Impact of Conflict Avoidance on Your Team
Conflict avoidance is bad for business. But, unfortunately, it’s also bad for teams. Leaving issues unspoken can allow interpersonal wounds to fester, and resentment is toxic to teams. So before you decide not to rock the boat, consider these implications of conflict avoidance on teams.
Avoiding conflict with a teammate seems like it should be good for trust, not bad for it, but if your teammates can’t count on you to be candid with them, can they count on you at all? If no one is kind enough to say the uncomfortable things to one another directly, how will anyone have confidence you have their back when it counts?
Don’t be nice if it means being unkind.
Sometimes the conflict you’re avoiding is the one where you say, “Hey, how come I’m getting more work than everyone else?” It’s so common for managers to keep loading work on the people who consistently deliver and slowly let out slack to those who can’t or just don’t.
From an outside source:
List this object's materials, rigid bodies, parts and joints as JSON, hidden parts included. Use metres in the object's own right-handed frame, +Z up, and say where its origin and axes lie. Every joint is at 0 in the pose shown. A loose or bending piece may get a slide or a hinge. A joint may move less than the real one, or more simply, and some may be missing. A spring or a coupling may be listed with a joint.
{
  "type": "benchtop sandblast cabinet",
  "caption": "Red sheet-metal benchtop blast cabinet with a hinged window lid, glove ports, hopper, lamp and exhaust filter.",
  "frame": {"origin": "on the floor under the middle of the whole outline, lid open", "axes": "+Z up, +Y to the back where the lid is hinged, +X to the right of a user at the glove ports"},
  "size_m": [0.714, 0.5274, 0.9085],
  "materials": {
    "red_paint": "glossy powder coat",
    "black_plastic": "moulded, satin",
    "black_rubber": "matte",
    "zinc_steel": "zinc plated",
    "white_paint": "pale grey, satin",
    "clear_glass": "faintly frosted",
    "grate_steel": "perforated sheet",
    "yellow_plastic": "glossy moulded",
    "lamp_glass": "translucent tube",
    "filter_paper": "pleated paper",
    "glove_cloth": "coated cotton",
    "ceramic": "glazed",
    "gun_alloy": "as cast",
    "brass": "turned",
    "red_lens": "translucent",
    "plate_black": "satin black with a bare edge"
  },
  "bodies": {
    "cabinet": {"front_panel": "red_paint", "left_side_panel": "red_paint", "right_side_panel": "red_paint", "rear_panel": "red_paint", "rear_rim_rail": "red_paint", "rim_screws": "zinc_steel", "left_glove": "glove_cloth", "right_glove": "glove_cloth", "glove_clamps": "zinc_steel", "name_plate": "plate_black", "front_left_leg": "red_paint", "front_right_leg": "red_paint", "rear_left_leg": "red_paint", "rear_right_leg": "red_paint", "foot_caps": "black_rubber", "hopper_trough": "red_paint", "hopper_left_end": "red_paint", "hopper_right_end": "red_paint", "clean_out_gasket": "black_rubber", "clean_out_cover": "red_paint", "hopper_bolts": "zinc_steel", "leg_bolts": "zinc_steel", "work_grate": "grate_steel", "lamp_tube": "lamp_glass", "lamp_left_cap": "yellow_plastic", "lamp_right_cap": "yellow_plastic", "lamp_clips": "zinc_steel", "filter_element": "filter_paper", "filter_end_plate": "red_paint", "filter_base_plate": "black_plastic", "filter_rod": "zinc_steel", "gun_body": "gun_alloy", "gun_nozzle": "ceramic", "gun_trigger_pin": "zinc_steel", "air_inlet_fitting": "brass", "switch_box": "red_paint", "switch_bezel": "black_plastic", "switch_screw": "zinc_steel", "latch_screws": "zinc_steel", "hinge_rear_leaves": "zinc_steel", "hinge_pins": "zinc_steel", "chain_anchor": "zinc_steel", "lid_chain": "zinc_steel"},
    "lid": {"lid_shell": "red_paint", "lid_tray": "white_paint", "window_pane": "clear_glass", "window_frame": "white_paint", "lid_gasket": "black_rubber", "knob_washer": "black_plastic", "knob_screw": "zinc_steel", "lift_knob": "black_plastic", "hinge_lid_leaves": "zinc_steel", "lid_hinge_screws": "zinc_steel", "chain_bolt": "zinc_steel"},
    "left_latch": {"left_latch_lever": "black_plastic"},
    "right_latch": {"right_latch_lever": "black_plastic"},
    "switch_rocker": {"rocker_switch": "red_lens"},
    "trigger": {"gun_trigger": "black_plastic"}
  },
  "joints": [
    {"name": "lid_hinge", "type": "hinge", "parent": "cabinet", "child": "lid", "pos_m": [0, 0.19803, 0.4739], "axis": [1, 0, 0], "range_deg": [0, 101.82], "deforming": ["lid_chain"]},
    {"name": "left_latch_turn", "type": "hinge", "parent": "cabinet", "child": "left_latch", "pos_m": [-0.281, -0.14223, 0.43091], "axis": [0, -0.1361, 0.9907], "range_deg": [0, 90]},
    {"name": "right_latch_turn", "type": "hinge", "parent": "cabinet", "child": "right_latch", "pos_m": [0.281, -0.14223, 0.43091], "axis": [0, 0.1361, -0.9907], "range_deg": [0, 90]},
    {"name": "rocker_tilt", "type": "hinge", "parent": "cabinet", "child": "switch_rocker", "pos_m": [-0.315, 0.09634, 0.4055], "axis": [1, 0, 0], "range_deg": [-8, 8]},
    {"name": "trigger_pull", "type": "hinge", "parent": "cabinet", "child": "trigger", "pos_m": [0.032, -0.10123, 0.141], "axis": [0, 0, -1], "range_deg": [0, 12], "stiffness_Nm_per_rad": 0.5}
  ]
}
If you aren’t willing to advocate for yourself, don’t be surprised if the workload gets way out of whack.
Don’t let your manager keep adding things to your plate if something’s going to drop.
There are few things more demoralizing than facing the same problems week after week, month after month, year after year. Getting that monthly statement of how your conflict debt is accumulating is demoralizing. If no one cares enough to make it better, no one cares enough.
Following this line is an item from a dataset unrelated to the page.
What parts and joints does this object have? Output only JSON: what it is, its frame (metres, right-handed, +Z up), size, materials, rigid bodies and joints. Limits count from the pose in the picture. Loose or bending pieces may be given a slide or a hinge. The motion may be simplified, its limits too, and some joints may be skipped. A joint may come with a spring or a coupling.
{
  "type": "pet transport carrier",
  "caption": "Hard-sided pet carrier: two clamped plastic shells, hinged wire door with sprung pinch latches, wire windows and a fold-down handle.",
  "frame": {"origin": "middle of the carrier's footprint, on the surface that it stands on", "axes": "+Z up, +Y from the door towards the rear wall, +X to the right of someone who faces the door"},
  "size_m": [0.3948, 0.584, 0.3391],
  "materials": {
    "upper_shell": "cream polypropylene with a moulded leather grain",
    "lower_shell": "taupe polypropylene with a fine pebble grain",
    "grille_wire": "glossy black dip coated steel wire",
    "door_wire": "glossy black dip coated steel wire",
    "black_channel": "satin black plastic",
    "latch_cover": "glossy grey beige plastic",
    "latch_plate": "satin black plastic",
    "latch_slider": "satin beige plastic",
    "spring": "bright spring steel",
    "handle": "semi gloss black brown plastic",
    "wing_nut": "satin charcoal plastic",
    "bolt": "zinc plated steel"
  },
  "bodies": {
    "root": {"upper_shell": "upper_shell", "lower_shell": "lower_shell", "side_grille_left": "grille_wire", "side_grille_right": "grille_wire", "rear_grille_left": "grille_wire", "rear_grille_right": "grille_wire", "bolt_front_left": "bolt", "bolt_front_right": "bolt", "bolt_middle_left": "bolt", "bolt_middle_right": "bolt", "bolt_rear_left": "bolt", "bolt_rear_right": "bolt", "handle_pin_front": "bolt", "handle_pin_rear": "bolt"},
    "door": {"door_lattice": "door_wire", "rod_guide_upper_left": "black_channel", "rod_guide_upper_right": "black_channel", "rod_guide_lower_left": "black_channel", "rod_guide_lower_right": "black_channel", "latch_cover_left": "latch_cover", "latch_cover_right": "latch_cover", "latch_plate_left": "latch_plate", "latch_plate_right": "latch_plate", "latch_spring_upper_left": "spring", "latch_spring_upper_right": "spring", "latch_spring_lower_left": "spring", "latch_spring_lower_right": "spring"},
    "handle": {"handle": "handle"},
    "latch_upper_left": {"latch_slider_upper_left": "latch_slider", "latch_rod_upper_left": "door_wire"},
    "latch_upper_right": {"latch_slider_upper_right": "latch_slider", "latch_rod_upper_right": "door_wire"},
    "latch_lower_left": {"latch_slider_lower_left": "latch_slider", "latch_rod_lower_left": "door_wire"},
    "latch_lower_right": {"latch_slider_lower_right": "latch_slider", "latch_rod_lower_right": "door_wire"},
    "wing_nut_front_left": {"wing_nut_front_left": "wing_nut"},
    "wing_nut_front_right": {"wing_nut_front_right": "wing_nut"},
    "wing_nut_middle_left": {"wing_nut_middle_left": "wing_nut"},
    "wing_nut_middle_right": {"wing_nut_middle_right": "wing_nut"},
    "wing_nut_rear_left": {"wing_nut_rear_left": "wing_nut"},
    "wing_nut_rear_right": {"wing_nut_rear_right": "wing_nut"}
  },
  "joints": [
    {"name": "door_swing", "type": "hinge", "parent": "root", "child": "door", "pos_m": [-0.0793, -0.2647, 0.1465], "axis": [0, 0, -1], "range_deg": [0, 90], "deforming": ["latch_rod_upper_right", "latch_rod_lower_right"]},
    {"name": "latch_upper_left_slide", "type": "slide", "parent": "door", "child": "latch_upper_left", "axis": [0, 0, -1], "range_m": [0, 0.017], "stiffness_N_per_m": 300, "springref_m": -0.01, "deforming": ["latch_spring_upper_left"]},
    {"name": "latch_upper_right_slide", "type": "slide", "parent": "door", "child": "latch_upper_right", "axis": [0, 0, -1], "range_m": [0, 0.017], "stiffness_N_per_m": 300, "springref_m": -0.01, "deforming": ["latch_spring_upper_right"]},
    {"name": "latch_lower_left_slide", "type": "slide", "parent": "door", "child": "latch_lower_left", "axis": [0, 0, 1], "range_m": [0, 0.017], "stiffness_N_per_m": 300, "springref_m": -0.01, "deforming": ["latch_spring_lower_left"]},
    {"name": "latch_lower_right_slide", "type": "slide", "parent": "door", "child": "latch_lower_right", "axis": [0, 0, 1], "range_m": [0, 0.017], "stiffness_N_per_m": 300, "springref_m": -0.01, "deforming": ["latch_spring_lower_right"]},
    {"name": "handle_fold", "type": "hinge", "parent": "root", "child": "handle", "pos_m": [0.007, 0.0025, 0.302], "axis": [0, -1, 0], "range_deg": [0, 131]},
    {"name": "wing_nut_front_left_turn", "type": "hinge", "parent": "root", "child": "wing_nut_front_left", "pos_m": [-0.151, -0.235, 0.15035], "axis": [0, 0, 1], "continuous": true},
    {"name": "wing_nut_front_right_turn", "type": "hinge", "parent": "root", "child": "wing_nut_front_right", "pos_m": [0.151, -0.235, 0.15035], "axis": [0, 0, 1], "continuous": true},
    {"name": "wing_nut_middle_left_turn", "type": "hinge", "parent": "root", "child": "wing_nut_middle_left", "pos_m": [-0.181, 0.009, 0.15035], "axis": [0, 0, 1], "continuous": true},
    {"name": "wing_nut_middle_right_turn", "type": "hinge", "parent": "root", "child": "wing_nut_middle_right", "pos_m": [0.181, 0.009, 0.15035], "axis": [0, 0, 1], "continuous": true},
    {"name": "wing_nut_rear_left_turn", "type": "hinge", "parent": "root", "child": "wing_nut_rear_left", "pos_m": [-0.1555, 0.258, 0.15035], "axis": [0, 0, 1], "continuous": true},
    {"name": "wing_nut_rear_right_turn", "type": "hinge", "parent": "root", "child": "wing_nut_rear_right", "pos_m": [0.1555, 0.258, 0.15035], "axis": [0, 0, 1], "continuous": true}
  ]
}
Don’t suck it up if sucking it up is making it suck.
Impact of Conflict Avoidance on Your and Your Family
I never know in which order to describe the profound costs of conflict debt. I’m not sure which is worse, that conflict debt causes excessive waste that hampers our businesses, that conflict debt poisons our relationships at work, or that it’s slowly killing us and taking down the people we love.
Ok, who am I kidding? It’s that third one that matters most. For most businesses, conflict debt is a self-inflicted wound. If you’re not speaking up, it’s probably because of a toxic culture, a crappy boss, or the tolerance of vindictive behavior from colleagues. My sympathy only goes so far.
But when it comes to the cost of workplace conflict avoidance on individuals, that’s where I get sad, heartbroken, even. Conflict avoidance is costing you.
When you avoid a conflict at work, it’s doesn’t go away. For the most part, you can’t just “move along.” Instead, the issue haunts you: an intrusive thought interrupting you while you’re trying to be productive; a scenario playing out over and over in your head at 3 am, or a general feeling of dread hanging over you even when you’re at home. If you’re not making a dent in the conflicts at work, you’re letting them make a dent in you.
Don’t swallow a toxic issue and think it won’t poison you.
You can’t usually avoid a conflict once and be done with it. Avoiding conflict is a process, one that requires you to invest energy to continually duck, dodge, and defer the issue. (That’s why the debt metaphor makes sense, the interest compounds.) If you aren’t willing to resolve a problem once and for all, worrying about it will drag you down, and the residual effects will make you less productive.
Don’t let an unresolved issue live rent-free in your head; you’ve got more important tenants.
When you carry a conflict home from work, it’s evident to everyone who cares about you. Your frustration, anger, or hurt feelings will show up as being distracted, having a short fuse, or just being unpleasant to be around. If you don’t make a point of resolving issues with the people at work, you’ll create issues with the people at home.
Don’t carry an issue home if you’re going to spread it to the people you love.
When a conflict starts brewing at work, it’s so tempting to bite your tongue, suck it up, pick your battles, and steady the boat. After all, you could make a case that doing so would help you go faster, strengthen your team, and be way less stressful for you. Sadly, it doesn’t usually work that way. Avoiding conflict only allows it to grow. Until you pay off your conflict debt, you pay a heavy price for the privilege of carrying it.